State officials have recommended the EPA designate nonattainment areas in Salt Lake, Davis, Weber, Utah, Duchesne and Uintah counties. If the EPA does — and the formal designation is expected later this year — those counties would have three years to meet federal air-quality standards before incurring more stringent air-pollution controls under the federal Clean Air Act.

Bryce Bird, director of the Utah Division of Air Quality, said he had not yet reviewed Hatch's bill and was unsure what impact it may have on Utah's proposed nonattainment areas.

But a former EPA attorney and an environmentalist who has fought similar efforts in the past called the proposal "harmful and irresponsible, because it would allow unsafe air to persist in U.S. communities for longer than today's stronger law allows.

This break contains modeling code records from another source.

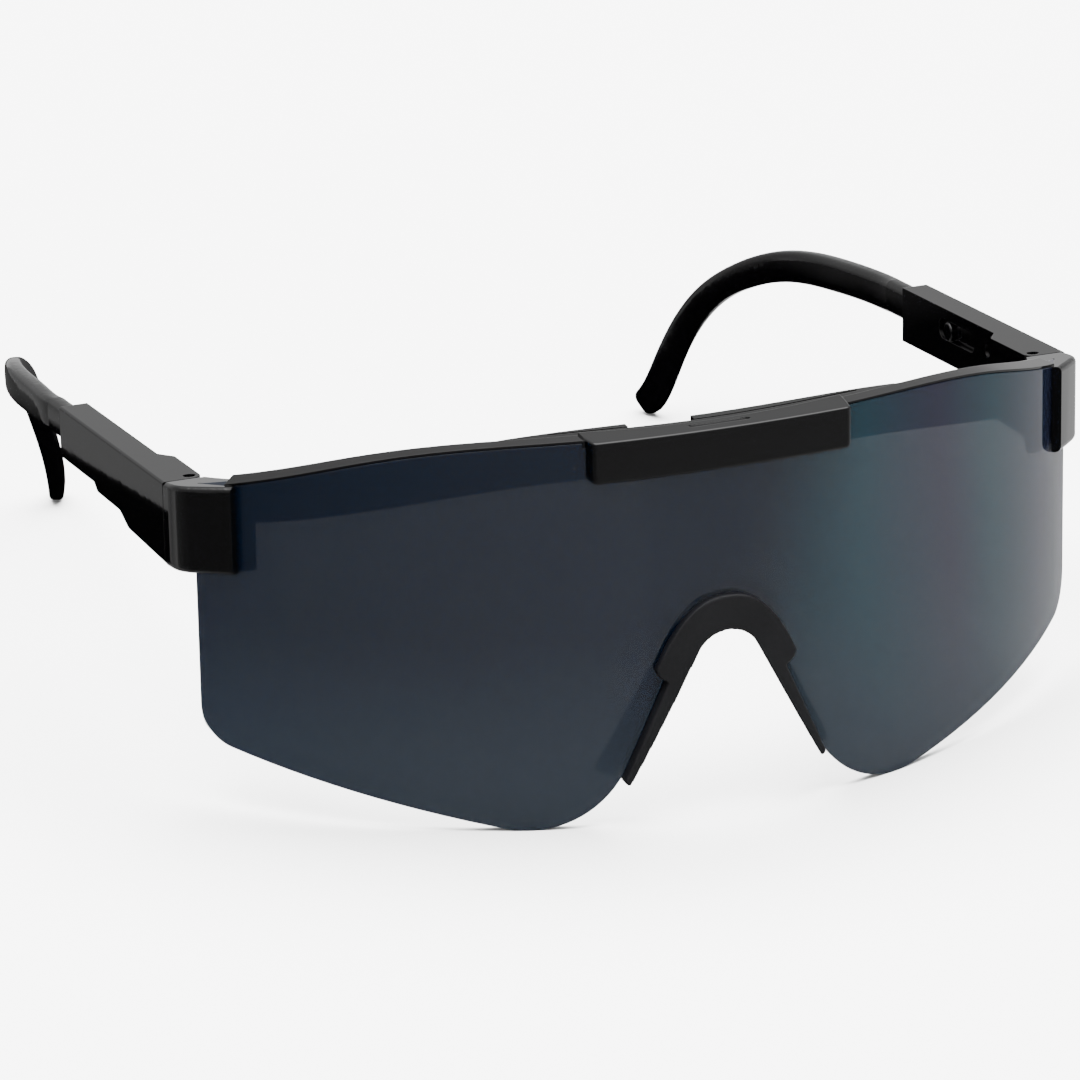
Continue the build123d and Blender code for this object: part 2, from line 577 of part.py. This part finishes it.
def finish(pieces):
    """Move every piece so that the origin is under the middle, and write it."""
    boxes = [piece.bounding_box() for piece in pieces.values()]
    front = min(box.min.Y for box in boxes)
    rear = max(box.max.Y for box in boxes)
    low = min(box.min.Z for box in boxes)
    shift = Pos(0, -(front + rear) / 2, -low)
    os.makedirs("parts", exist_ok=True)
    for name, piece in pieces.items():
        box = piece.bounding_box()
        print("%-26s solids %d  volume %8.1f  low %6.2f" % (
            name, len(piece.solids()), piece.volume, box.min.Z - low
        ))
        export_step(shift * piece, "parts/%s.step" % name)
    print("the lens front lies %.3f before the middle" % ((front + rear) / 2))
    print("everything was raised by %.3f" % -low)


def main():
    sleeve = make_sleeve()
    arm = make_arm() - stem_hole()
    button = make_stop_button()
    pin = make_hinge_pin()
    pieces = {
        "frame_front": make_frame(),
        "lens": make_lens(),
        "nose_piece": make_nose_piece(),
    }
    for name, piece in (
        ("temple_sleeve", sleeve), ("temple_arm", arm),
        ("length_stop_button", button), ("hinge_pin", pin),
    ):
        pieces[name + "_left"] = piece
        pieces[name + "_right"] = mirrored(piece)
    finish(pieces)


main()
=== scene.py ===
import math

import bmesh
import bpy
from mathutils import Matrix, Vector


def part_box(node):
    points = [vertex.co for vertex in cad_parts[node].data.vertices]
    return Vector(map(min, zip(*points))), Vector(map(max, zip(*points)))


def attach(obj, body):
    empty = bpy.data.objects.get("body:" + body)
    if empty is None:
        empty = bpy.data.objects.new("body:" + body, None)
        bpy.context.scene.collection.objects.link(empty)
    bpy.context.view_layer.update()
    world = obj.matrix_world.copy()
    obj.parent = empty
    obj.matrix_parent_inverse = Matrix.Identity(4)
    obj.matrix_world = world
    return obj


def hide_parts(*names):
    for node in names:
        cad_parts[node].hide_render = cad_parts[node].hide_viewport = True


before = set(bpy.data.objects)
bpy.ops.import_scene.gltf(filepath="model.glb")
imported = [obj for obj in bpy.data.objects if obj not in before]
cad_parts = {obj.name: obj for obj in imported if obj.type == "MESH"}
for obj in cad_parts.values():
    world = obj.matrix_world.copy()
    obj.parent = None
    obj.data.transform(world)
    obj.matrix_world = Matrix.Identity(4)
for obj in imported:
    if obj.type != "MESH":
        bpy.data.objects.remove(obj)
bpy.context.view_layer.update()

bl_info = {
    "name": "Wrap-round safety glasses",
    "version": (1, 0, 0),
    "blender": (4, 5, 0),
    "location": "3D View > Sidebar > Glasses",
    "description": "Finishes the packed safety glasses: lens, frame, nose piece, temples and studio",
    "category": "Add Mesh",
}

MM = 0.001
SIDES = ("left", "right")
EDGE = 0.13 * MM             # how far moulded edges look rounded
SHEET_WAVE = 0.0015 * MM     # depth of the waves in the lens's polished faces
TURNING_MARKS = 0.004 * MM   # depth of the rings round a pin
DUST = (0.016, 0.016, 0.017)
LENS_DUST = (0.02, 0.021, 0.023)
LENS_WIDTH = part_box("lens")[1].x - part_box("lens")[0].x
LENS_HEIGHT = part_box("lens")[1].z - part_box("lens")[0].z


# ---------------------------------------------------------------- settings

class PlasticSettings(bpy.types.PropertyGroup):
    """The glossy black moulding of the frame, the sleeves and the arms."""
    colour: bpy.props.FloatVectorProperty(
        name="Colour", description="Body colour of the moulded plastic", subtype="COLOR",
        size=3, min=0, max=1, default=(0.0003, 0.0003, 0.0004))
    roughness: bpy.props.FloatProperty(
        name="Roughness", description="Average roughness of the polished faces",
        subtype="FACTOR", min=0, max=1, default=0.03)
    arm_roughness: bpy.props.FloatProperty(
        name="Arm roughness", description="Average roughness of the sliding arms",
        subtype="FACTOR", min=0, max=1, default=0.08)
    waviness: bpy.props.FloatProperty(
        name="Waviness", description="Depth of the mould's shallow waves",
        unit="LENGTH", precision=6, min=0, max=0.001, default=0.000007)


class LensSettings(bpy.types.PropertyGroup):
    """The smoke-tinted sheet."""
    tint: bpy.props.FloatVectorProperty(
        name="Tint", description="Body colour of the smoke tint", subtype="COLOR",
        size=3, min=0, max=1, default=(0.0001, 0.0014, 0.0048))
    # the coating's teal and violet are colours it shows in reflection; here they are painted into the base
    # colour
    teal: bpy.props.FloatVectorProperty(
        name="Coating, teal", description="Greenish shade of the coating", subtype="COLOR",
        size=3, min=0, max=1, default=(0.0010, 0.0082, 0.0126))
    violet: bpy.props.FloatVectorProperty(
        name="Coating, violet", description="Purplish shade of the coating", subtype="COLOR",
        size=3, min=0, max=1, default=(0.0034, 0.0034, 0.0094))
    # painted reflection of the floor: the paler colour that the tint turns to towards the lower edge
    painted_floor_light: bpy.props.FloatVectorProperty(
        name="Painted floor reflection", description="Paler shade towards the lower edge", subtype="COLOR",
        size=3, min=0, max=1, default=(0.0058, 0.0092, 0.0142))
    density: bpy.props.FloatProperty(
        name="Density", description="How much of what is behind each face it hides",
        subtype="FACTOR", min=0, max=1, default=0.953)
    density_left: bpy.props.FloatProperty(
        name="Density, left end", description="The same at the wearer's left end, where it is clearer",
        subtype="FACTOR", min=0, max=1, default=0.924)
    roughness: bpy.props.FloatProperty(
        name="Roughness", description="Roughness of the polished sheet",
        subtype="FACTOR", min=0, max=1, default=0.05)


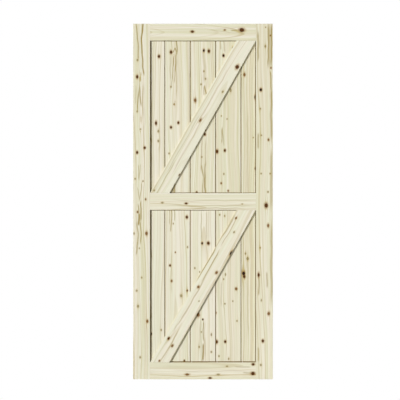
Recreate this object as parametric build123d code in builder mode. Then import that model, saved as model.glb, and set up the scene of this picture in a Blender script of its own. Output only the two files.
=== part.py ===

"This approach," John Walke said, "badly undermines Americans' legal right to safe air."

The EPA had a similar program in the past which, according to Hatch and other bill sponsors, ended "unfortunately" in 2007 after a series of lawsuits. The program resulted in 13 of 14 areas that participated to improve their air quality and avoid a nonattainment designation, according to a news release from Hatch's office.

Walke — who helped to bring one of those lawsuits on behalf of his current employer, the environmental group Natural Resources Defense Council — remembers that history differently.

The old program, known as the Early Action Compact Program, effectively "did away with the statutory deadline for making nonattainment designations" and "did not require industries and states to take the steps that Congress imposed."

Walke said his client and other litigants agreed to call off their lawsuits to allow an experimental program to play out. And it did result in better air quality in most cases, he said. But later analysis found that mild weather conditions may have made the experiment appear to be more successful than it was, Walke said, and unresolved concerns remain.

Chief among those, Walke said, was the potential for states to miss compliance deadlines in the Clean Air Act, in the event that the voluntary program failed.

"Despite good faith and best efforts," he said, "citizens were going to be exposed to unsafe air for longer due to this experiment."

Furthermore, Walke said, the voluntary programs tended to be soft on large industrial polluters while imposing more regulations on "ordinary citizens."

"So that history has been a concerning one," he said, "especially when it is trading away legal obligations that have been proven to work in this country."